Com isso, a economia para os cofres do GDF seria de pelo menos R$ 124 milhões nos últimos dois anos. O parecer (leia abaixo) foi feito a partir de uma demanda do DFTrans, no final de 2014, e concluído em janeiro de 2015. Mês em que Rodrigo Rollemberg (PSB) foi empossado governador, adotando um discurso de que havia recebido o Distrito Federal quebrado e teria que fazer uma gestão calcada na austeridade e controlando cada tostão.
Com respaldo da PGDF, o departamento chegou a rever a metodologia adotada para calcular o repasse às concessionárias de ônibus. Mas a pressão dos empresários foi tamanha, alegando que os contratos de concessão do sistema foram assinados com base na tarifa técnica, que a Secretaria de Mobilidade Urbana recuou da decisão.
Grosso modo, a tarifa técnica é o custo do transporte dividido pelo número de passageiros pagantes equivalentes. Uma conta simples que representa o valor real por passageiro pago às empresas de ônibus e metrô.
Porém, nem sempre o que é desembolsado pelo passageiro é o mesmo valor que entra no caixa das empresas. Atualmente, no Distrito Federal, a diferença entre os valores – R$ 3,70 para R$ 4,05 – chega a R$ 0,35, quantia custeada pelos cofres públicos, a título de subsídio.

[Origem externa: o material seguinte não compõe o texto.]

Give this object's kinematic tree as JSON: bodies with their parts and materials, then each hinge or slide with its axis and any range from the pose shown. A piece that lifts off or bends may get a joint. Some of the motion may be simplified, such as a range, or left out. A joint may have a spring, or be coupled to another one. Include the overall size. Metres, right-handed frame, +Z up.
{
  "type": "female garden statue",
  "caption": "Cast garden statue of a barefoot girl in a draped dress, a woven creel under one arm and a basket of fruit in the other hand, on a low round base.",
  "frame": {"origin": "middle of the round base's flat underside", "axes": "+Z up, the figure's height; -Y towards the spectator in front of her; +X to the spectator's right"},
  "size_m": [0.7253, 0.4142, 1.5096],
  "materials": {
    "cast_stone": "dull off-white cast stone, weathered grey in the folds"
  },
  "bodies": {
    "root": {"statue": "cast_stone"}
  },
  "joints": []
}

A variação parece pequena, na casa dos centavos, mas atinge cifras milionárias levando em consideração que o sistema transporta mais de um milhão de passageiros por dia, sendo 330 mil beneficiários do passe livre.
Ressarcimento
A Procuradoria não foi o único órgão a fazer a recomendação ao GDF. Também em 2014, a Controladoria Geral orientou o Executivo a fazer o repasse das gratuidades às empresas levando em conta a tarifa usuário.
E foi além. Sugeriu que as empresas que haviam recebido indevidamente o pagamento pelo cálculo da tarifa técnica restituíssem os valores ao erário, como determina a lei.

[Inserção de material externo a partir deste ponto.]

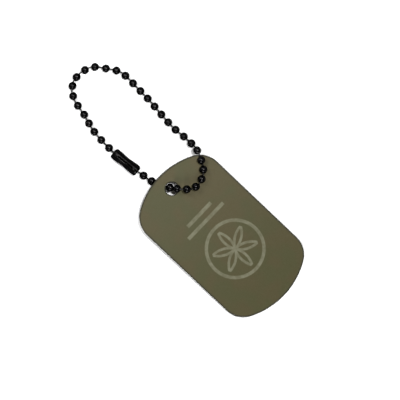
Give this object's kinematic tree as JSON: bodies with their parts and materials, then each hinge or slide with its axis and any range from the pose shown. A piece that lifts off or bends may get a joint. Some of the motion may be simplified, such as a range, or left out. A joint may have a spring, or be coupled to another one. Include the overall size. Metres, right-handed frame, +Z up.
{
  "type": "identification tag on a ball chain loop",
  "caption": "Flat metal identification tag with curved ends and rounded corners, on a closed loop of hollow ball chain that runs through its hole and snaps into a sleeve connector.",
  "frame": {"origin": "on the floor, under the middle of the box round the whole part as it lies", "axes": "+Z up; +Y along the plate's length towards its hole and the chain's loop; +X to the right seen from above"},
  "size_m": [0.0312, 0.091, 0.0061],
  "materials": {
    "tag_metal": "matte anodised, olive drab, softly rounded edges",
    "connector_metal": "glossy black finish on stamped steel",
    "link_metal": "black finish on steel wire",
    "ball_metal": "glossy black finish on thin steel balls"
  },
  "bodies": {
    "root": {"tag": "tag_metal", "connector": "connector_metal", "chain_links": "link_metal", "ball_01": "ball_metal", "ball_02": "ball_metal", "ball_03": "ball_metal", "ball_04": "ball_metal", "ball_05": "ball_metal", "ball_06": "ball_metal", "ball_07": "ball_metal", "ball_08": "ball_metal", "ball_09": "ball_metal", "ball_10": "ball_metal", "ball_11": "ball_metal", "ball_12": "ball_metal", "ball_13": "ball_metal", "ball_14": "ball_metal", "ball_15": "ball_metal", "ball_16": "ball_metal", "ball_17": "ball_metal", "ball_18": "ball_metal", "ball_19": "ball_metal", "ball_20": "ball_metal", "ball_21": "ball_metal", "ball_22": "ball_metal", "ball_23": "ball_metal", "ball_24": "ball_metal", "ball_25": "ball_metal", "ball_26": "ball_metal", "ball_27": "ball_metal", "ball_28": "ball_metal", "ball_29": "ball_metal", "ball_30": "ball_metal", "ball_31": "ball_metal", "ball_32": "ball_metal", "ball_33": "ball_metal", "ball_34": "ball_metal", "ball_35": "ball_metal", "ball_36": "ball_metal"}
  },
  "joints": []
}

A decisão de ignorar as recomendações não tem respaldo legal, na avaliação do deputado distrital Wasny de Roure (PT). “A diferença estimada no cálculo final entre uma tarifa e outra é de 33%. É um volume de recurso considerável”, afirma o parlamentar, que preside o grupo de trabalho responsável por sugerir soluções ao Executivo a fim de reduzir as tarifas de ônibus e metrô, reajustadas em 2 de janeiro.
Transparência e qualidade
Economista e professor da Universidade de Brasília (UnB), Roberto Piscitelli defende que seja revisto o lucro das empresas. “É necessária uma auditoria, que deveria ter sido feita bem antes, pois esse furo nas contas do sistema está aí há décadas. O problema, para mim, está na apuração dos preços”, destaca.

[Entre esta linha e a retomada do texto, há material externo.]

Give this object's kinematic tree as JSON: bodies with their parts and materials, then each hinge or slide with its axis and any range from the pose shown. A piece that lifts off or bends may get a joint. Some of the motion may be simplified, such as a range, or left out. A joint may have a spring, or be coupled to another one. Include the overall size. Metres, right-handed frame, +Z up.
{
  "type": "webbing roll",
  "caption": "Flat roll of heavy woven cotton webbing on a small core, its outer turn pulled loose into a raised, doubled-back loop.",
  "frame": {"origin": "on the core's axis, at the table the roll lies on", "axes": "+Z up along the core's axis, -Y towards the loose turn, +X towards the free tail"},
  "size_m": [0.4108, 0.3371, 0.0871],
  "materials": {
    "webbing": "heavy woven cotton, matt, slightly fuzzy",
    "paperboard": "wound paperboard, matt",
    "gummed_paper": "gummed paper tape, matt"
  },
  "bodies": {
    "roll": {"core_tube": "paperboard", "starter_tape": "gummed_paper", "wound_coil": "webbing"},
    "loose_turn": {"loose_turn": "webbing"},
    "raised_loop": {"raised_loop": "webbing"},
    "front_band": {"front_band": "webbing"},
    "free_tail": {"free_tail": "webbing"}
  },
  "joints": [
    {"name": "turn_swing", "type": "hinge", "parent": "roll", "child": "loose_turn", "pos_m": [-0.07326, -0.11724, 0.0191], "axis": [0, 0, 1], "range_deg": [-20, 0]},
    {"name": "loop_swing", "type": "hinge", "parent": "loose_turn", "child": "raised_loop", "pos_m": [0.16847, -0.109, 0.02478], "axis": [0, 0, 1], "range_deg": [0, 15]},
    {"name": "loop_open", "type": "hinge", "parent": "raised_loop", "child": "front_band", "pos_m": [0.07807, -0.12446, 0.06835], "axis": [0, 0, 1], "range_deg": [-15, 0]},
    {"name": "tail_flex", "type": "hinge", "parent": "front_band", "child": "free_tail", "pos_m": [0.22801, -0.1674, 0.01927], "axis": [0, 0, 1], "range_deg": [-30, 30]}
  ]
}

Paralelamente à abertura da caixa-preta do subsídio, a solução para reduzir a parcela de contribuição do Estado no transporte público seria, na avaliação de especialistas, aumentar o número de passageiros. E isso só pode ocorrer quando ônibus e metrô oferecerem locomoção com qualidade, tornando-se mais atraentes para quem usa o carro nos deslocamentos.
O outro lado
O secretário de Mobilidade, Fabio Ney Damasceno, garante que a PGDF e a Controladoria erraram nos cálculos. Para ele, essa diferença de R$ 62 milhões a cada ano não pode ser contabilizada.
Existe um erro de conceito de como funciona o sistema de transporte. Se a gente muda a tarifa, o governo teria que cobrir com mais dinheiro; não tem sentido esse tipo de explicação. Não tem economia
Fabio Damasceno, secretário de Mobilidade
Segundo Damasceno, houve uma ampla discussão com a PGDF sobre o assunto. Em setembro de 2015, a Procuradoria voltou a se manifestar. Dessa vez, admitindo o uso da tarifa técnica, desde que as empresas concessionárias apresentassem justificativas sólidas suficientes para embasar a metodologia.
Diante do imbróglio, chegou-se ao consenso de que seria necessário um estudo técnico, elaborado por uma consultoria independente, sobre o funcionamento de todo o sistema. O levantamento ainda não começou, mas será feito pela Fundação Getúlio Vargas (FGV).